[Your goal]:
Where a line holds "Identity", copy it.

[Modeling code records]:
======
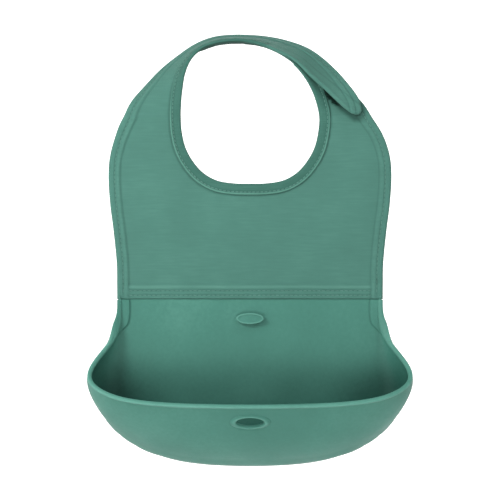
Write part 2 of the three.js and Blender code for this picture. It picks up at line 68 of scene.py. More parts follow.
# ---- driving dimensions, as in the CAD ------------------------------------------------------------
NECK_HALF_WIDTH = 50.1
SHOULDER_HALF_WIDTH = 88.6
SHOULDER_Z = -3.0
NECK_LOW_Z = -51.0
GUIDE_WIDTH = 20.0
RIGHT_SHOULDER = [
    ((-6, 15.8, 51.8), (-5.5, 33, 55)),
    ((6, 13.6, 50.1), (9.8, 32, 54.7)),
    ((18, 8, 45.4), (25.8, 27.4, 51.3)),
    ((31.6, 1.6, 35.9), (42, 21.6, 43.9)),
    ((39, 1, 27), (57, 15.6, 32.8)),
    ((44.6, 0.8, 17), (69.6, 8.4, 20)),
    ((48, 0.3, 7.5), (81.8, 3.4, 7.8)),
    ((NECK_HALF_WIDTH, 0, SHOULDER_Z), (SHOULDER_HALF_WIDTH, 0, SHOULDER_Z)),
]
NECK_CURVE_RIGHT = [(49.3, -14), (46.6, -25), (41.5, -34.5), (34, -43), (24, -48.6), (12, -50.7)]
LEFT_SHOULDER = [
    ((-NECK_HALF_WIDTH, 0, SHOULDER_Z), (-SHOULDER_HALF_WIDTH, 0, SHOULDER_Z)),
    ((-49.8, 0.7, 8), (-83.8, 6, 8.5)),
    ((-48.8, 2, 19), (-77.2, 16, 18.7)),
    ((-47.2, 3, 29.5), (-66.6, 26, 31.9)),
    ((-43.6, 4, 39), (-53.4, 32, 43)),
]
NECK_STRAP = [
    ((-37.2, 5, 46.2), (-39.4, 34, 52.4)),
    ((-25.5, 5.5, 51.2), (-26, 35, 57.4)),
    ((-12, 5.5, 52.9), (-12, 35, 58.8)),
    ((-3, 5, 52.5), (-1, 34.5, 58.6)),
    ((6, 4, 50.9), (11, 32.5, 57.6)),
]
CLOSURE_TAB = [
    ((17, 1.5, 46), (27, 27, 54.2)),
    ((32, -2, 37.8), (44, 20, 47.4)),
    ((43.6, -4, 26.4), (59, 12.5, 35.5)),
    ((55.2, -4.6, 15.8), (71, 5, 22)),
    ((65.6, -4.5, 5.8), (78.6, 0, 11)),
    ((75.6, -4.2, -2.0), (81.5, -2.9, 0)),
]
SIDE_EDGE = [
    (96.4, -122.7), (96.7, -108), (99, -85), (101.6, -64),
    (102.6, -44), (101, -29), (96, -15), (SHOULDER_HALF_WIDTH, SHOULDER_Z),
]
SIDE_AFTER = (81.8, 7.8)  # where the right shoulder's outer edge goes on to
SEAM_LOW_Z = -134.8
SEAM_HALF_WIDTH = 96.3
SEAM_ROWS_Z = (-128.7, -132.0)
SEAM_ROW_HALF_LENGTH = 88.0

RIM_HALF = [
    (94.6, -0.9, -132.5), (94.4, -1.3, -137), (94.5, -2, -148), (96.6, -6.5, -159.8), (102.9, -14, -169.4),
    (110.6, -24, -178.8), (114.9, -34, -188.2), (111.4, -43, -195.4), (100.6, -50, -201.4),
    (85, -54.4, -205.6), (57.8, -57.8, -208.2), (28.9, -59.2, -209.1),
]
RIM_CENTRE = (0, -59.6, -209.4)
BASE_HALF = [
    (94.2, -132.5), (94.4, -137), (94.5, -148), (95.6, -160), (97.8, -172), (100.2, -184),
    (102.2, -196), (103.4, -208), (101.3, -221), (94, -232.6), (76, -246.4), (42, -255),
]
BASE_CENTRE = (0, -257.1)
PANEL_HALF = 0.8
FLANGE_HALF = 0.55
PANEL_TOP_Z = -135.1
WALL_BULGE = 7.0
BULGE_FORWARD = -0.25
FULL_BULGE_HEIGHT = 40.0
BUTTON_Z = -148.8
HOLE_RIM_DISTANCE = 12.0
HOLE_HALF = (9.75, 4.5)
COLLAR_HALF = (14.5, 7.0)


# ---- curves ---------------------------------------------------------------------------------------
def lerp(a, b, t):
    return a + (b - a) * t


def unit(v):
    return v / np.maximum(np.linalg.norm(v, axis=-1, keepdims=True), 1e-12)


def smoothstep(low, high, x):
    t = np.clip((x - low) / (high - low), 0, 1)
    return t * t * (3 - 2 * t)


def eased(knots, x):
    """A height that eases from one (distance, height) knot to the next, level at each knot."""
    x = np.asarray(x, float)
    height = np.full(x.shape, float(knots[0][1]))
    for (x0, h0), (x1, h1) in zip(knots, knots[1:]):
        height += (h1 - h0) * smoothstep(x0, x1, x)
    return height


def centripetal(points, t):
    """Centripetal Catmull-Rom curve through points, at each t from 0 to 1."""
    points = np.asarray(points, float)
    t = np.clip(np.asarray(t, float), 0, 1)
    last = len(points) - 1
    place = t * last
    i = np.minimum(place.astype(int), last - 1)
    w = (place - i)[:, None]
    padded = np.vstack([2 * points[0] - points[1], points, 2 * points[-1] - points[-2]])
    p0, p1, p2, p3 = (padded[i + k] for k in range(4))
    gaps = [np.maximum(np.sqrt(np.linalg.norm(b - a, axis=1)), 1e-4)[:, None]
            for a, b in ((p0, p1), (p1, p2), (p2, p3))]
    g0, g1, g2 = gaps
    m1 = ((p1 - p0) / g0 - (p2 - p0) / (g0 + g1) + (p2 - p1) / g1) * g1
    m2 = ((p2 - p1) / g1 - (p3 - p1) / (g1 + g2) + (p3 - p2) / g2) * g1
    square = -3 * p1 + 3 * p2 - 2 * m1 - m2
    cube = 2 * p1 - 2 * p2 + m1 + m2
    return p1 + m1 * w + square * w**2 + cube * w**3


def uniform_spline(points, t):
    """Uniform Catmull-Rom curve through points, at each t from 0 to 1."""
    points = np.asarray(points, float)
    last = len(points) - 1
    place = np.clip(np.asarray(t, float), 0, 1) * last
    i = np.minimum(place.astype(int), last - 1)
    w = (place - i)[:, None]
    p0, p1, p2, p3 = (points[np.clip(i + k, 0, last)] for k in (-1, 0, 1, 2))
    m1, m2 = (p2 - p0) / 2, (p3 - p1) / 2
    return (2 * p1 - 2 * p2 + m1 + m2) * w**3 + (-3 * p1 + 3 * p2 - 2 * m1 - m2) * w**2 + m1 * w + p1


def arc_lengths(points):
    """Length along a line of points, at each of them."""
    return np.concatenate([[0], np.cumsum(np.linalg.norm(np.diff(points, axis=0), axis=1))])


def at_length(where, lengths, points):
    return np.array([np.interp(where, lengths, column) for column in np.asarray(points).T]).T


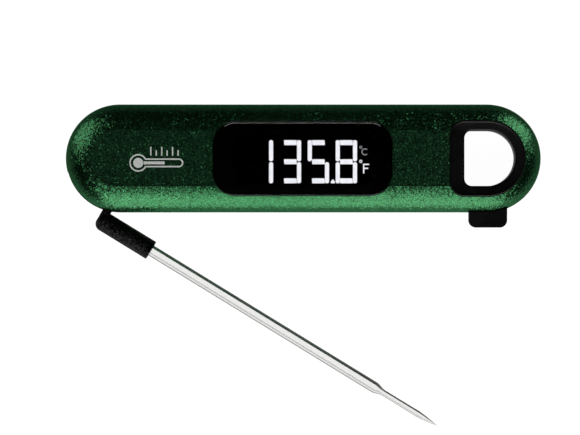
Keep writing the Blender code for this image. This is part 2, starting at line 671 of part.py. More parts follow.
def make_coin_cell(materials):
    bottom, top = CELL_Z
    profile = [
        (CELL_RADIUS - 1.1, bottom), (CELL_RADIUS - 1.0, bottom + 0.2), (CELL_RADIUS - 0.6, bottom + 0.3),
        (CELL_RADIUS, bottom + 0.5), (CELL_RADIUS, top - 0.3), (CELL_RADIUS - 0.3, top),
    ]
    cell = turned("coin_cell", profile, 36)
    finish(place(cell, CELL_X, 0), materials["steel"])
    holder_hole = circle(CELL_RADIUS + HOLDER_ROOM, 36)
    holder_outline = circle(CELL_RADIUS + HOLDER_ROOM + HOLDER_WALL, 36)
    holder = tube("battery_holder", holder_outline, holder_hole, bottom + 0.1, SOLDER_Z - 0.05)
    cut(holder, place(prism("holder_notch_guide", rectangle(8, 14, -2.1, 2.1), 3, 11), CELL_X, 0))
    finish(place(holder, CELL_X, 0), materials["soft_black"])
    negative = strip("battery_contact_negative", [(-7, 9.85), (-3, 9.85), (3, 7.8), (6, 7.8)], 0.25, 2.0)
    finish(place(negative, CELL_X, 0), materials["brass"])
    positive = strip("battery_contact_positive", [(13.2, 9.85), (10.6, 9.85), (10.6, 4.6)], 0.25, 1.6)
    finish(place(positive, CELL_X, 0), materials["brass"])


def make_battery_door(materials):
    """Quarter-turn door: two lugs on its inner end hold it behind the back shell."""
    profile = [
        (DOOR_RADIUS - 0.3, 0.35), (DOOR_RADIUS, 0.6), (DOOR_RADIUS, 1.0), (DOOR_NECK_RADIUS, 1.0),
        (DOOR_NECK_RADIUS, DOOR_TOP_Z),
    ]
    door = turned("battery_door", profile, 40)
    for side in (0, 1):
        middle = math.pi / 2 + side * math.pi
        lug = prism(f"door_lug_guide_{side}", sector(LUG_RADIUS, middle, LUG_SPAN), *LUG_Z)
        join(door, place(lug, CELL_X, 0))
    coin_slot = rounded_rectangle(0, 0, *COIN_SLOT, 1.0, 3)
    cut(door, place(prism("coin_slot_guide", coin_slot, BELOW, COIN_SLOT_DEPTH_Z), CELL_X, 0))
    finish(place(door, CELL_X, 0), materials["soft_black"])
    seal_hole = circle(DOOR_RADIUS - DOOR_SEAL_WIDTH, 40)
    seal = tube("battery_door_seal", circle(DOOR_RADIUS, 40), seal_hole, *DOOR_SEAL_Z)
    finish(place(seal, CELL_X, 0), materials["silicone"])


def make_screws(material):
    for i, (x, y) in enumerate(CASE_SCREWS):
        make_screw(f"case_screw_{i + 1}", x, y, CASE_SCREW_PROFILE, material)
    for i, (x, y) in enumerate(BOARD_SCREWS):
        make_screw(f"board_screw_{i + 1}", x, y, BOARD_SCREW_PROFILE, material)


def make_screw(name, x, y, profile, material):
    screw = place(turned(name, profile, 12), x, y)
    head = profile[0][1]
    recess = prism(name + "_recess_guide", cross(*CROSS_SIZE), head - 1, head + CROSS_DEPTH)
    cut(screw, place(recess, x, y))
    finish(screw, material)


def make_board_leads(material):
    """Two thin leads that come from the pivot's side of the casing to the board."""
    for i in range(2):
        curve = bpy.data.curves.new(f"board_lead_{i + 1}", "CURVE")
        curve.dimensions = "3D"
        curve.bevel_depth = BOARD_LEAD_RADIUS * MM
        curve.bevel_resolution = 2
        curve.use_fill_caps = True
        spline = curve.splines.new("POLY")
        spline.points.add(len(BOARD_LEAD_ROUTE) - 1)
        for point, (x, y, z) in zip(spline.points, BOARD_LEAD_ROUTE):
            point.co = (x * MM, (y + i * BOARD_LEAD_PITCH) * MM, z * MM, 1)
        item = bpy.data.objects.new(f"board_lead_{i + 1}", curve)
        bpy.context.scene.collection.objects.link(item)
        finish(item, material)


# ---------------------------------------------------------------- pivot and probe

def make_pivot(materials):
    finish(place(turned("pivot_pin", [(PIN_RADIUS, PIN_Z[0]), (PIN_RADIUS, PIN_Z[1])]), PIVOT_X, PIVOT_Y),
           materials["steel"])
    front = SLOT_Z[1] + BUSH_RECESS
    back = SLOT_Z[0] - BUSH_RECESS - BUSH_LENGTH
    washers = (
        ("pivot_bush_front", BUSH_RADIUS, front, front + BUSH_LENGTH, "brass"),
        ("pivot_bush_back", BUSH_RADIUS, back, back + BUSH_LENGTH, "brass"),
        ("friction_washer", WASHER_RADIUS, HUB_Z[1] + 0.2, SLOT_Z[1] - 0.2, "steel"),
        ("pivot_seal", WASHER_RADIUS, SLOT_Z[0] + 0.15, HUB_Z[0] - 0.15, "silicone"),
    )
    for name, radius, z0, z1, finish_name in washers:
        ring = tube(name, circle(radius), circle(BUSH_BORE), z0, z1)
        finish(place(ring, PIVOT_X, PIVOT_Y), materials[finish_name])


def make_probe_frame():
    """An empty on the pivot axis; the probe's pieces are modelled along its X axis."""
    frame = bpy.data.objects.new("probe_frame", None)
    frame.location = (PIVOT_X * MM, PIVOT_Y * MM, PROBE_Z * MM)
    frame.rotation_euler = (0, 0, PROBE_ANGLE)
    bpy.context.scene.collection.objects.link(frame)
    return frame


def make_probe_arm(material):
    """Moulded arm: a hub on the pin, a short web, and the sleeve that grips the rod."""
    x0, x1 = SLEEVE_X
    profile = []
    steps = 6
    for i in range(steps + 1):
        angle = math.pi / 2 * i / steps
        profile.append((x0 + SLEEVE_END_ROUND * (1 - math.cos(angle)),
                        SLEEVE_RADIUS - SLEEVE_END_ROUND * (1 - math.sin(angle))))
    profile += [(x1 - 0.3, SLEEVE_RADIUS), (x1, SLEEVE_RADIUS - 0.3)]
    arm = turned_along_x("probe_arm", profile, -CRANK, 0, 28)
    hub_z = (HUB_Z[0] - PROBE_Z, HUB_Z[1] - PROBE_Z)
    join(arm, prism("arm_hub_guide", circle(HUB_RADIUS, 32), *hub_z))
    web = rectangle(*WEB_X, -CRANK + 1, WEB_TOP_Y)
    join(arm, prism("arm_web_guide", web, hub_z[0] + GAP, hub_z[1] - GAP))
    cut(arm, prism("arm_pin_bore_guide", circle(PIN_RADIUS + PIN_ROOM, 24), hub_z[0] - 1, hub_z[1] + 1))
    rod_bore = [(ROD_X[0] - 0.4, ROD_RADIUS + ROD_ROOM), (x1 + 1, ROD_RADIUS + ROD_ROOM)]
    cut(arm, turned_along_x("arm_rod_bore_guide", rod_bore, -CRANK, 0))
    lead_bore = [(LEAD_BORE_START, LEAD_BORE), (ROD_X[0], LEAD_BORE)]
    cut(arm, turned_along_x("arm_lead_bore_guide", lead_bore, -CRANK, 0, 16))
    return finish(arm, material)


def make_probe_tube(material):
    """Stainless tube, open inside the arm, drawn down to a thin needle with a sharp point."""
    outer = [
        (ROD_X[0], ROD_RADIUS), (ROD_X[1], ROD_RADIUS), (NEEDLE_X[0], NEEDLE_RADIUS),
        (NEEDLE_X[1], NEEDLE_RADIUS), (TIP_X - TIP_LENGTH, 0.55), (TIP_X, 0.06),
    ]
    body = turned_along_x("probe_tube", outer, -CRANK, 0, 20)
    bore = [
        (ROD_X[0] - 1, ROD_BORE), (ROD_X[1] - 1.5, ROD_BORE), (NEEDLE_X[0] + 1.0, NEEDLE_BORE),
        (NEEDLE_X[1] - 0.5, NEEDLE_BORE),
    ]
    cut(body, turned_along_x("tube_bore_guide", bore, -CRANK, 0, 16))
    return finish(body, material)


def make_probe_insides(materials):
    finish(turned_along_x("sensor_bead", BEAD_PROFILE, -CRANK, 0, 12), materials["white_plastic"])
    for i, side in enumerate((-1, 1)):
        profile = [(x, PROBE_LEAD_RADIUS) for x in PROBE_LEAD_X]
        lead = turned_along_x(f"probe_lead_{i + 1}", profile, -CRANK, side * PROBE_LEAD_OFFSET, 8)
        finish(lead, materials["white_plastic"])
    magnet = turned_along_x("fold_magnet", [(x, MAGNET_RADIUS) for x in MAGNET_X], -CRANK, 0, 16)
    finish(magnet, materials["zinc"])


def hang_on_probe_frame(frame):
    """Every piece and guide that was modelled along the probe takes the frame as its parent."""
    names = ("probe_arm", "probe_tube", "sensor_bead", "probe_lead_1", "probe_lead_2", "fold_magnet",
             "arm_hub_guide", "arm_web_guide", "arm_pin_bore_guide", "arm_rod_bore_guide",
             "arm_lead_bore_guide", "tube_bore_guide")
    for name in names:
        bpy.data.objects[name].parent = frame


def main():
    clear_scene()
    materials = make_materials()
    make_front_shell(materials["green_paint"])
    make_back_shell(materials["green_paint"])
    make_gasket(materials["silicone"])
    make_loop_liner(materials["soft_black"])
    make_tip_guard(materials["soft_black"])
    make_display(materials)
    make_board(materials["board_green"])
    make_board_parts(materials)
    make_unit_button(materials)
    make_coin_cell(materials)
    make_battery_door(materials)
    make_screws(materials["zinc"])
    make_board_leads(materials["soft_black"])
    make_pivot(materials)
    make_probe_arm(materials["soft_black"])
    make_probe_tube(materials["steel"])
    make_probe_insides(materials)
    hang_on_probe_frame(make_probe_frame())


main()
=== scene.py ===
"""Looks of the folding-probe meat thermometer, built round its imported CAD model.

Lengths are in millimetres and are turned into Blender's metres where meshes are made.
Shapes repeat the CAD's at a finer pitch, with rounded edges, and take their places from the frame.
"""
import json
import math

import bmesh
import bpy
from mathutils import Matrix, Vector


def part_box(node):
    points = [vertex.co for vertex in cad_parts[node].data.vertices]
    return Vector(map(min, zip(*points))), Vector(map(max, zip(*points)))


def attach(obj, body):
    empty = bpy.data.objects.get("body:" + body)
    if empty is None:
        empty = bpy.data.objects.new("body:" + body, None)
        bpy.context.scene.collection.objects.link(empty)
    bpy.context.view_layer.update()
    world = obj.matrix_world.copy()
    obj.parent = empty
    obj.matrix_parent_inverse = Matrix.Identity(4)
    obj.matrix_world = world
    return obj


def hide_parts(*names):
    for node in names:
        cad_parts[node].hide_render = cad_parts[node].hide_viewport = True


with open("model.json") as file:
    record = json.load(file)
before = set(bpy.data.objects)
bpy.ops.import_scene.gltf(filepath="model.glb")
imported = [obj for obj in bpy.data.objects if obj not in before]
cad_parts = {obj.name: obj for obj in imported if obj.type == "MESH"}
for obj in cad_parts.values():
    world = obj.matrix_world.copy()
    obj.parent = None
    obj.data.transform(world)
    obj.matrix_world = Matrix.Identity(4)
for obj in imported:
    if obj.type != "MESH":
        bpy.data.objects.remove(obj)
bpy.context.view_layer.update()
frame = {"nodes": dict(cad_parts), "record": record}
MM = 0.001
JOINTS = {joint["name"]: joint for joint in frame["record"]["behaviour"]["joints"]}


def box_mm(node):
    low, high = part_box(node)
    return Vector(low) / MM, Vector(high) / MM


# -------------------- places taken from the frame

BACK_LOW, BACK_HIGH = box_mm("back_shell")
FRONT_LOW, _ = box_mm("front_shell")
LENS_LOW, LENS_HIGH = box_mm("display_lens")
_, GLASS_HIGH = box_mm("lcd_glass")
LINER_LOW, LINER_HIGH = box_mm("loop_liner")
GUARD_LOW, GUARD_HIGH = box_mm("tip_guard")
DOOR_LOW, DOOR_HIGH = box_mm("battery_door")
BUTTON_LOW, BUTTON_HIGH = box_mm("unit_button")
HUB = Vector(JOINTS["probe_fold"]["pos_m"]) / MM

END_RADIUS = (BACK_HIGH.y - BACK_LOW.y) / 2
END_X = BACK_HIGH.x - END_RADIUS
PARTING_Z = (BACK_HIGH.z + FRONT_LOW.z) / 2
HALF_SEAM = 0.06
BACK_TOP = PARTING_Z - HALF_SEAM
FRONT_BOTTOM = PARTING_Z + HALF_SEAM
LENS_X = (LENS_LOW.x + LENS_HIGH.x) / 2
LENS_LENGTH = LENS_HIGH.x - LENS_LOW.x
LENS_WIDTH = LENS_HIGH.y - LENS_LOW.y
BUTTON_X = (BUTTON_LOW.x + BUTTON_HIGH.x) / 2
DOOR_X = (DOOR_LOW.x + DOOR_HIGH.x) / 2

# -------------------- sizes, as in the CAD model

# clearance, broken edges, and how far cutters reach
GAP = 0.3
EDGE_BREAK = 0.12
ABOVE_ALL = 25
BELOW_ALL = -1
OVERRUN = 1

# shells: walls, the back's rounded edge, the front's rim and its sunken panel
WALL = 2.2
FLOOR_Z = 2.4
FLOOR_TAPER = 2.2
CEILING_Z = 16.3
CEILING_TAPER = 2.0
REBATE_WALL = 0.9
REBATE_HALF_HEIGHT = 0.7
BACK_EDGE_RUN = 4.0
BACK_EDGE_RISE = 5.0
RIM_START_Z = 12.0
RIM_RUN = 12.0
RIM_RISE = 7.61
PANEL_INSET = 9.2
PANEL_Z = 18.8

# seats in the front shell
SEAT_GAP = 0.25
LENS_CORNER = 8.0
LEDGE_Z = 17.5
WINDOW_LENGTH = 55.2
WINDOW_WIDTH = 19.2
WINDOW_CORNER = 1.5
WINDOW_CUT_Z = 14
COLLAR_SEAT_Z = 17.8

# hang opening and its liner
COLLAR_CORNER = 5.0
COLLAR_RADIUS = LINER_HIGH.y
COLLAR_LEFT = LINER_LOW.x
LOOP_X = LINER_HIGH.x - COLLAR_RADIUS
LOOP_LEFT = COLLAR_LEFT + 5.0
LOOP_RADIUS = COLLAR_RADIUS - 3.55
LOOP_CORNER = 2.6
LINER_WALL = 1.6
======
[Answer in full]:
    obj.matrix_parent_inverse = Matrix.Identity(4)
    obj.matrix_world = Matrix.Identity(4)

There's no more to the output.